ERIC Number: ED301275
Record Type: RIE
Publication Date: 1988-Oct
The Bottom Line: Quality/Consumer-Oriented Child Care.
Jackson, Cheryl D.
Arguing that the provision of child care services is consistent with the role of the community college, this paper provides an overview of the current demand for and delivery of child care services and briefly discusses ways in which community colleges can assist in the development and provision of consumer-oriented, high-quality child care. First, statistics are cited to underscore the growing need for child care among the poor, single-parent families, teenage mothers, and working women; the trend toward employer-provided child care; and the lack of training requirements for child care providers.
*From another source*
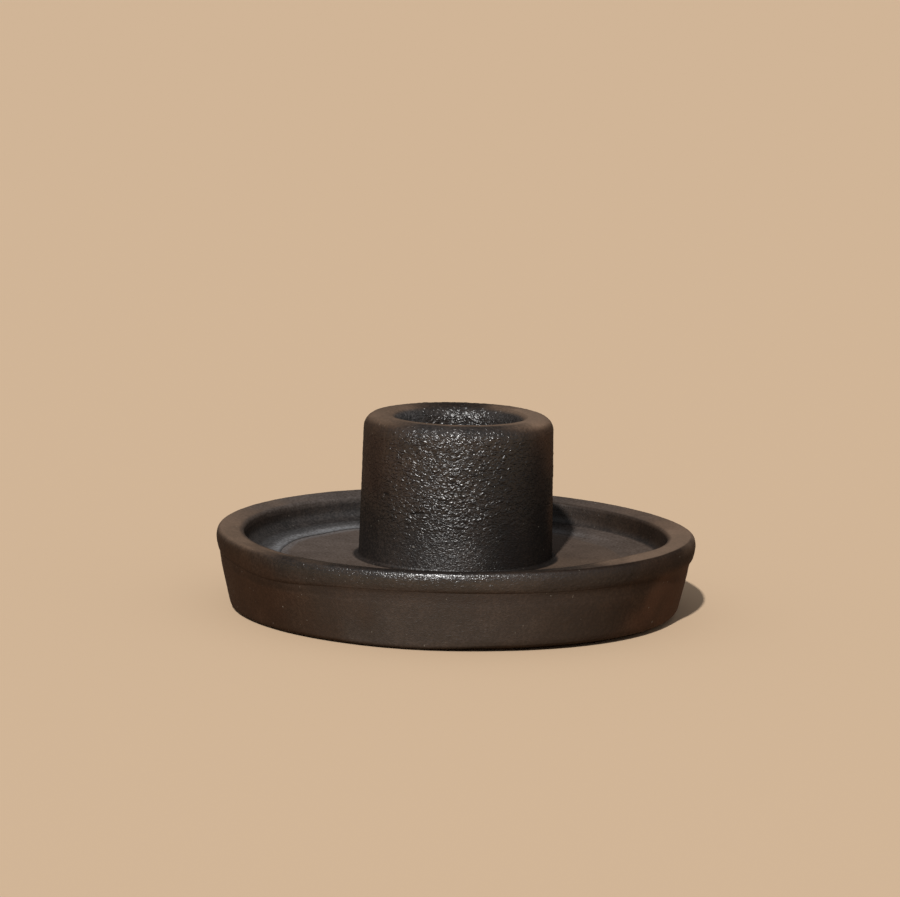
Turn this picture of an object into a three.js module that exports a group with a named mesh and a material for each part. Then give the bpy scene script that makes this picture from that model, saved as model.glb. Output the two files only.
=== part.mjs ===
// Ceramic candle holder: a round tray with a rolled rim and a thick-walled candle cup in its middle.
// Millimetres, +Z up. The table is z = 0 and the middle of the holder is x = y = 0.
// Each clay member is one solid of revolution, and neighbours meet on flat rings and upright cylinders.
import * as THREE from "three";

// Roundness of the turned members
const stepsAround = 72;
const degreesPerArcStep = 18;

// Standing ring under the tray floor
const footHeight = 5.4;
const footWidth = 6.5;
const footEdgeRound = 0.8;

// Tray floor
const floorThickness = 5.6;
const floorRadius = 42.5;

// Outer wall of the tray
const wallThickness = 6.9;
const wallDraft = 2.4;
const wallLift = 0.3;
const wallLedge = 1.5;
const wallFootRound = 1.1;
const wallGrooveChamfer = 0.25;

// Rolled band on top of the wall
const bandHeight = 5.05;
const bandWidth = 6.0;
const bandOverhang = 0.6;
const bandTopRound = 1.0;
const bandGrooveRound = 3.0;
const bandInnerRound = 0.7;
const bandInnerDrop = 0.5;

// Cove between floor and band, inside the tray
const trayDepth = 5.55;
const coveWidth = 6.6;
const coveHeight = 3.4;
const coveToe = 0.15;
const coveFlange = 0.45;
const coveLean = 0.3;
const coveCornerRound = 1.1;

// Candle cup
const cupHeight = 30.0;
const cupTopRadius = 19.8;
const cupTaper = 0.5;
const cupSeatDepth = 1.0;
const cupLipRound = 3.0;
const cupMouthRound = 3.4;

// Bore for a standard dinner candle
const candleDiameter = 22.0;
const candleClearance = 1.25;
const boreDepth = 25.0;

// Slip fillet round the foot of the cup
const filletSize = 0.7;

// Heights and radii that follow from the sizes above
const floorTop = footHeight + floorThickness;
const seatTop = floorTop - cupSeatDepth;
const rimTop = floorTop + trayDepth;
const bandBottom = rimTop - bandHeight;
const wallTopRadius = floorRadius + wallThickness;
const wallFootRadius = wallTopRadius - wallDraft;
const footOuterRadius = floorRadius + wallLedge;
const footInnerRadius = footOuterRadius - footWidth;
const bandOuterRadius = wallTopRadius + bandOverhang;
const bandInnerRadius = bandOuterRadius - bandWidth;
const coveInnerRadius = bandInnerRadius - coveWidth;
const coveTop = floorTop + coveHeight;
const coveSlopeTop = Math.max(floorTop, bandBottom) + coveFlange;
const cupTop = floorTop + cupHeight;
const cupFootRadius = cupTopRadius + cupTaper;
const boreRadius = candleDiameter / 2 + candleClearance;
const boreFloor = cupTop - boreDepth;

const glaze = new THREE.MeshStandardMaterial({
  name: "black_glaze",
  color: 0x2e2824,
  roughness: 0.55,
  metalness: 0,
});
const bareClay = new THREE.MeshStandardMaterial({
  name: "bare_clay",
  color: 0x6b5544,
  roughness: 0.9,
  metalness: 0,
});

const at = (radius, height) => new THREE.Vector2(radius, height);

// Points of a round stretch about a centre, from one angle to another in degrees.
// 0 degrees points away from the axis and 90 degrees points up.
function arc(centre, across, up, from, to) {
  const count = Math.max(2, Math.ceil(Math.abs(to - from) / degreesPerArcStep));
  return Array.from({ length: count + 1 }, (_, step) => {
    const angle = THREE.MathUtils.degToRad(from + ((to - from) * step) / count);
    return at(
      centre.x + across * Math.cos(angle),
      centre.y + up * Math.sin(angle),
    );
  });
}

// One clay member: its outline, written anticlockwise in radius and height, turned about the axis.
function turned(name, material, outline) {
  const shape = new THREE.LatheGeometry(outline, stepsAround);
  shape.rotateX(Math.PI / 2);
  const mesh = new THREE.Mesh(shape, material);
  mesh.name = name;
  return mesh;
}

// The same for a ring, whose outline closes on itself.
function turnedRing(name, material, outline) {
  return turned(name, material, [...outline, outline[0].clone()]);
}

// Standing ring: a flat bearing face with both of its edges rounded, and a flat top under floor and wall.
function footRing() {
  const round = footEdgeRound;
  return turnedRing("foot_ring", bareClay, [
    ...arc(at(footInnerRadius + round, round), round, round, 180, 270),
    ...arc(at(footOuterRadius - round, round), round, round, 270, 360),
    at(footOuterRadius, footHeight),
    at(footInnerRadius, footHeight),
  ]);
}

// Tray floor: a round slab on the standing ring, with a shallow seat turned in its top for the cup.
function trayFloor() {
  return turned("tray_floor", glaze, [
    at(0, footHeight),
    at(floorRadius, footHeight),
    at(floorRadius, floorTop),
    at(cupFootRadius, floorTop),
    at(cupFootRadius, seatTop),
    at(0, seatTop),
  ]);
}

// Outer wall: leans out from its rounded foot to the groove under the band, and its inner ledge sits on
// the standing ring. Its foot stays clear of the table, so that the standing ring carries the holder.
function dishWall() {
  const round = wallFootRound;
  return turnedRing("dish_wall", glaze, [
    at(footOuterRadius, wallLift),
    ...arc(at(wallFootRadius - round, wallLift + round), round, round, 270, 350),
    at(wallTopRadius, bandBottom - wallGrooveChamfer),
    at(wallTopRadius - wallGrooveChamfer, bandBottom),
    at(floorRadius, bandBottom),
    at(floorRadius, footHeight),
    at(footOuterRadius, footHeight),
  ]);
}

// Rolled band: swells out from the groove, turns over a tight shoulder and drops slightly to its inner edge.
function rimBand() {
  const groove = bandGrooveRound;
  const over = bandTopRound;
  const inner = bandInnerRound;
  const grooveReach = bandOverhang + wallGrooveChamfer;
  return turnedRing("rim_band", glaze, [
    at(bandInnerRadius, bandBottom),
    ...arc(at(bandOuterRadius - grooveReach, bandBottom + groove), grooveReach, groove, 270, 360),
    ...arc(at(bandOuterRadius - over, rimTop - over), over, over, 0, 90),
    ...arc(at(bandInnerRadius + inner, rimTop - bandInnerDrop - inner), inner, inner, 96, 180),
  ]);
}

// Cove: an upright face below the band, a tight corner, and a low slope that ends in a toe on the floor.
// It lies on the floor, and its outer flange lies on top of the wall.
function wallCove() {
  const round = coveCornerRound;
  const corner = at(bandInnerRadius - coveLean - round, coveSlopeTop + round);
  return turnedRing("wall_cove", glaze, [
    at(coveInnerRadius, floorTop),
    at(floorRadius, floorTop),
    at(floorRadius, bandBottom),
    at(bandInnerRadius, bandBottom),
    at(bandInnerRadius, coveTop),
    ...arc(corner, round, round, 360, 270),
    at(coveInnerRadius, floorTop + coveToe),
  ]);
}

// Candle cup: stands in the seat of the floor, tapers in a little towards its rounded lip, and has a
// blind bore with a flat floor for the candle. Its lowest stretch is upright, where the fillet meets it.
function candleCup() {
  const lip = cupLipRound;
  const mouth = cupMouthRound;
  return turned("candle_cup", glaze, [
    at(0, seatTop),
    at(cupFootRadius, seatTop),
    at(cupFootRadius, floorTop + filletSize),
    ...arc(at(cupTopRadius - lip, cupTop - lip), lip, lip, 0, 90),
    ...arc(at(boreRadius + mouth, cupTop - mouth), mouth, mouth, 90, 180),
    at(boreRadius, boreFloor),
    at(0, boreFloor),
  ]);
}

// Slip fillet: a small hollow curve that closes the corner between cup and floor.
function cupFillet() {
  const size = filletSize;
  return turnedRing("cup_fillet", glaze, [
    at(cupFootRadius, floorTop),
    ...arc(at(cupFootRadius + size, floorTop + size), size, size, 270, 180),
  ]);
}

const candleHolder = new THREE.Group();
candleHolder.name = "candle_holder";
candleHolder.add(
  footRing(),
  trayFloor(),
  dishWall(),
  rimBand(),
  wallCove(),
  candleCup(),
  cupFillet(),
);

export default candleHolder;
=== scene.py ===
import math

import bmesh
import bpy
import numpy as np
from mathutils import Matrix, Vector


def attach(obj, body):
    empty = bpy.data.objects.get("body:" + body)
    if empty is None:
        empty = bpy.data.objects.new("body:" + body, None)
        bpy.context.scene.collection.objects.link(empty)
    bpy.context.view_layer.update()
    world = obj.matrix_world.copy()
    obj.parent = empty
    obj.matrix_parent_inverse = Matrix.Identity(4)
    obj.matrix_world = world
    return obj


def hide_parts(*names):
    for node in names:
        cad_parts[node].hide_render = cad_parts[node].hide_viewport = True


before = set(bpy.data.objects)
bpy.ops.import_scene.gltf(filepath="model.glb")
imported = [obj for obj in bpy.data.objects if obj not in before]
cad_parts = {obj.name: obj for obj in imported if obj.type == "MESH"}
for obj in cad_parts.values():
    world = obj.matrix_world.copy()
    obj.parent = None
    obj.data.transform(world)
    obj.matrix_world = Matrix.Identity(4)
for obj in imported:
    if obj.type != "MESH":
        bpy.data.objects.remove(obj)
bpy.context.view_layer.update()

mm = 0.001                       # the outlines below are in millimetres
print("frame loaded:", sorted(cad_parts))


# Sizes of a turned node: the distance of its points from the axis, and its lowest and highest point.
def turnedSize(node):
    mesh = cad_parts[node].data
    places = np.empty(len(mesh.vertices) * 3)
    mesh.vertices.foreach_get("co", places)
    places = places.reshape(-1, 3) / mm
    away = np.hypot(places[:, 0], places[:, 1])
    return {"inner": away.min(), "outer": away.max(), "low": places[:, 2].min(), "high": places[:, 2].max()}


foot = turnedSize("foot_ring")
floorSlab = turnedSize("tray_floor")
wall = turnedSize("dish_wall")
band = turnedSize("rim_band")
cove = turnedSize("wall_cove")
cup = turnedSize("candle_cup")
fillet = turnedSize("cup_fillet")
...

The next sections consider the advantages and disadvantages of the following forms of child care: (1) childcare in one's own home; (2) family daycare; (3) group home care; (4) daycare centers; (5) proprietary centers; (6) franchise/commercial centers; (7) industry-sponsored centers; (8) cooperatives; and (9) public/government-run centers. After briefly reviewing trends in child care in other countries, the paper explains the concept of consumer-oriented, quality child care, which ensures that children are safe and well-nourished, that they have adequate space and learning materials, and that staff are trained in child development and teaching. Finally, the community college's roles as advocate/change agent, liaison, technical expert, and provider of services are discussed. Recommendations for colleges planning to offer child care are provided. (AJL)
Publication Type: Opinion Papers
Education Level: N/A
Authoring Institution: Atlantic Community Coll., Mays Landing, NJ.